[Collected data entries]
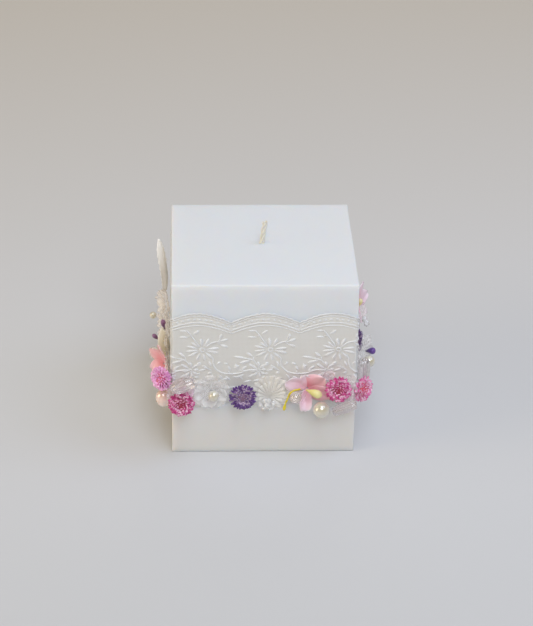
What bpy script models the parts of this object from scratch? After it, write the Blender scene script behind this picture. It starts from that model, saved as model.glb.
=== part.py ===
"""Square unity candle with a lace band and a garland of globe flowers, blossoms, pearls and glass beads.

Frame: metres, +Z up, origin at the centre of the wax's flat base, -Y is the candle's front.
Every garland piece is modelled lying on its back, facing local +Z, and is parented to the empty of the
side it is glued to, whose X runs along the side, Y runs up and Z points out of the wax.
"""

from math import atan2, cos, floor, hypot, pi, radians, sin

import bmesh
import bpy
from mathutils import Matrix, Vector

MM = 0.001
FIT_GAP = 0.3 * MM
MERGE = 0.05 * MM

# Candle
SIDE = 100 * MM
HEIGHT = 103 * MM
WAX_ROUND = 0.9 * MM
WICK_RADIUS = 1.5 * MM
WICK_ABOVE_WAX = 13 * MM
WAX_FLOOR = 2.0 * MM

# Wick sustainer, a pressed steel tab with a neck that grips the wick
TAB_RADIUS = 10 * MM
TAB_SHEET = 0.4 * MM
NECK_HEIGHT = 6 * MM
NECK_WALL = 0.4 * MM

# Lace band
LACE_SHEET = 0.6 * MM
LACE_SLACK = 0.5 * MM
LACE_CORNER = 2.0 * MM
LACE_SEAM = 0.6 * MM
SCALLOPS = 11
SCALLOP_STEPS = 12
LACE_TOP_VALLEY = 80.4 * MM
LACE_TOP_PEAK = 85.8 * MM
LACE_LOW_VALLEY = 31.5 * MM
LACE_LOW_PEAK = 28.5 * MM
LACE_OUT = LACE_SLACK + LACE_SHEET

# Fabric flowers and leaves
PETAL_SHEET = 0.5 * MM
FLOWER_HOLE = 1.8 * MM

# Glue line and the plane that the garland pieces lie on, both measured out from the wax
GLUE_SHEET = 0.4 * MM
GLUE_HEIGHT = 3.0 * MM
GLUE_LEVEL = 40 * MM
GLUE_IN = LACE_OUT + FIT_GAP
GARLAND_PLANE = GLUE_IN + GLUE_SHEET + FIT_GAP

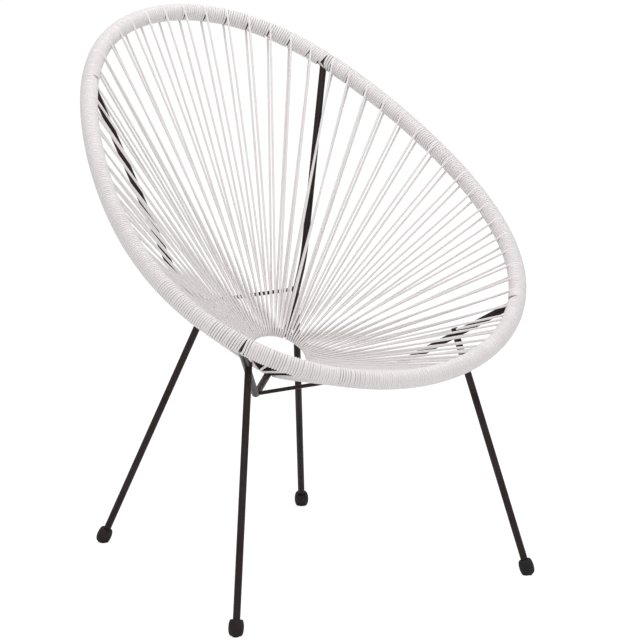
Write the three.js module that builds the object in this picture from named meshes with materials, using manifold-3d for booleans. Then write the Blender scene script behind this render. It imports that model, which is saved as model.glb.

Written request:
Return each entry from the material above exactly as it appears.

Final result:
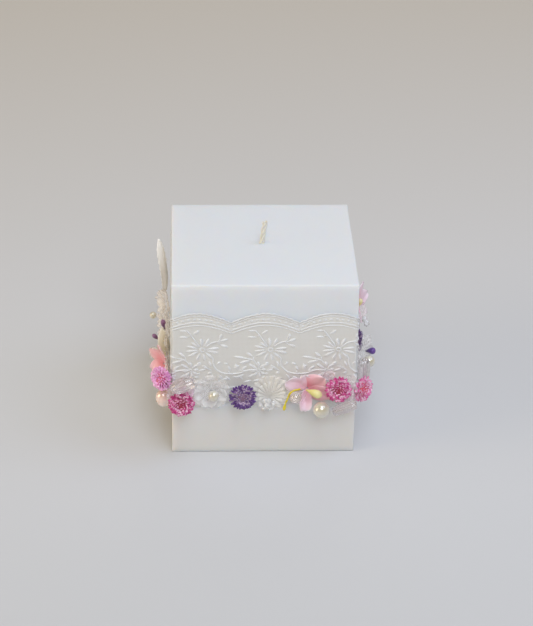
What bpy script models the parts of this object from scratch? After it, write the Blender scene script behind this picture. It starts from that model, saved as model.glb.
=== part.py ===
"""Square unity candle with a lace band and a garland of globe flowers, blossoms, pearls and glass beads.

Frame: metres, +Z up, origin at the centre of the wax's flat base, -Y is the candle's front.
Every garland piece is modelled lying on its back, facing local +Z, and is parented to the empty of the
side it is glued to, whose X runs along the side, Y runs up and Z points out of the wax.
"""

from math import atan2, cos, floor, hypot, pi, radians, sin

import bmesh
import bpy
from mathutils import Matrix, Vector

MM = 0.001
FIT_GAP = 0.3 * MM
MERGE = 0.05 * MM

# Candle
SIDE = 100 * MM
HEIGHT = 103 * MM
WAX_ROUND = 0.9 * MM
WICK_RADIUS = 1.5 * MM
WICK_ABOVE_WAX = 13 * MM
WAX_FLOOR = 2.0 * MM

# Wick sustainer, a pressed steel tab with a neck that grips the wick
TAB_RADIUS = 10 * MM
TAB_SHEET = 0.4 * MM
NECK_HEIGHT = 6 * MM
NECK_WALL = 0.4 * MM

# Lace band
LACE_SHEET = 0.6 * MM
LACE_SLACK = 0.5 * MM
LACE_CORNER = 2.0 * MM
LACE_SEAM = 0.6 * MM
SCALLOPS = 11
SCALLOP_STEPS = 12
LACE_TOP_VALLEY = 80.4 * MM
LACE_TOP_PEAK = 85.8 * MM
LACE_LOW_VALLEY = 31.5 * MM
LACE_LOW_PEAK = 28.5 * MM
LACE_OUT = LACE_SLACK + LACE_SHEET

# Fabric flowers and leaves
PETAL_SHEET = 0.5 * MM
FLOWER_HOLE = 1.8 * MM

# Glue line and the plane that the garland pieces lie on, both measured out from the wax
GLUE_SHEET = 0.4 * MM
GLUE_HEIGHT = 3.0 * MM
GLUE_LEVEL = 40 * MM
GLUE_IN = LACE_OUT + FIT_GAP
GARLAND_PLANE = GLUE_IN + GLUE_SHEET + FIT_GAP

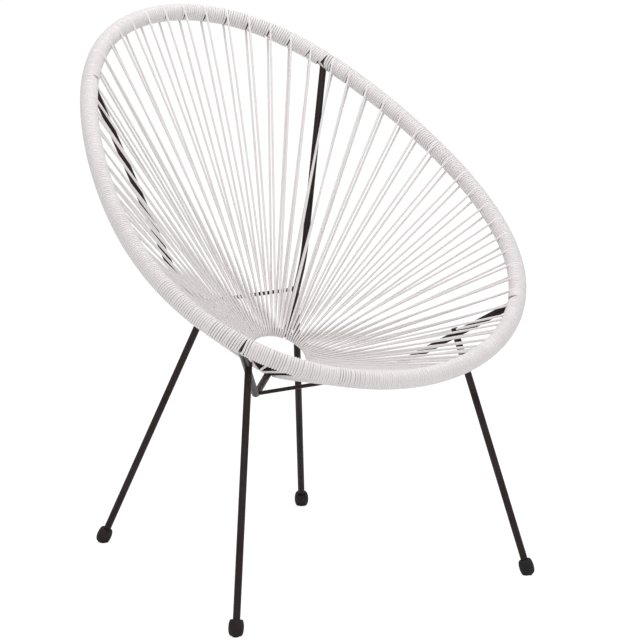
Write the three.js module that builds the object in this picture from named meshes with materials, using manifold-3d for booleans. Then write the Blender scene script behind this render. It imports that model, which is saved as model.glb.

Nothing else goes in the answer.